Above instances show that, interest rate and the Dollar movement has been the bigger force for gold price movement lately than geo-political events.

Role of gold in the portfolio of retirees

Historically, gold has played a role of a portfolio diversifier in the portfolios of Indian households and has offered them a hedge against inflation and Rupee depreciation.

What might aid gold price movement in the foreseeable future?

  • Dovish interest rate stance of Fed

  • Weaker USD

  • Sluggish economic outlook

  • Uncertainties pertaining to Brexit

  • Uncertainties about the existence of Eurozone

What might work against gold?

  • Any sudden U-turn in the policy action of major global central banks

  • Stronger than expected economic performance

  • Stronger USD

How much gold should a retiree hold?

Retirees can invest 10%-15% of their portfolio in gold. However, the exact allocation shall depend on their overall asset allocation, risk appetite, and remaining financial goals, if any.

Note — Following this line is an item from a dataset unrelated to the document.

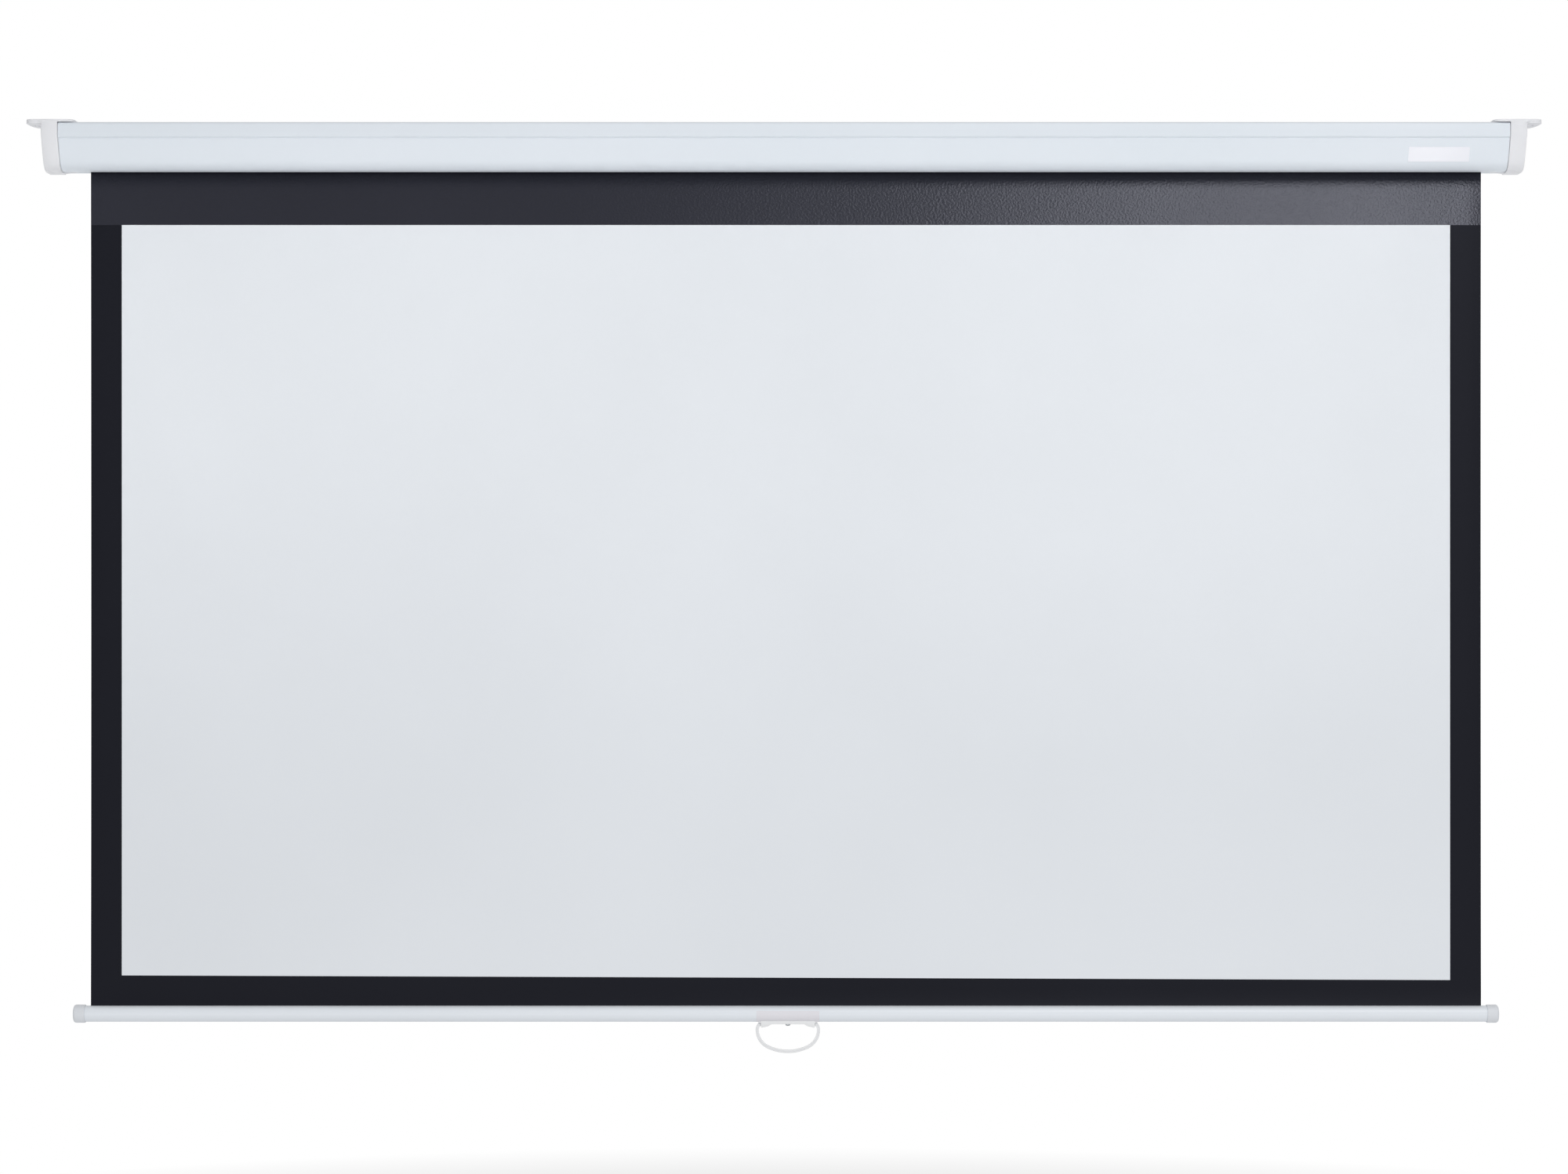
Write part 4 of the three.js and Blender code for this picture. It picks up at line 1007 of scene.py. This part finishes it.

Suppose you are a retired person, you are likely to depend primarily on your investment portfolio to generate sufficient cash flows. If you have sufficient investments in fixed income instruments generating regular income, you might own more gold as compared to a retired person who isn't generating adequate regular income. Please remember, gold doesn't generate any cash flow.


The long-term secular uptrend gold exhibits is something that invites attention and highlights the importance of owning gold in the portfolio with a longer investment horizon.

[Read: Here's Why You Should Allocate Some Portion To Gold ETFs In 2019]

The poor performance of gold over five years shouldn't worry you about the long-term prospects of gold.

Political systems across the world are increasingly becoming unstable, irrational, and immoral.

Retirees shouldn't dump gold in haste. If you are a retiree, take this opportunity to review your asset allocation and change it accordingly.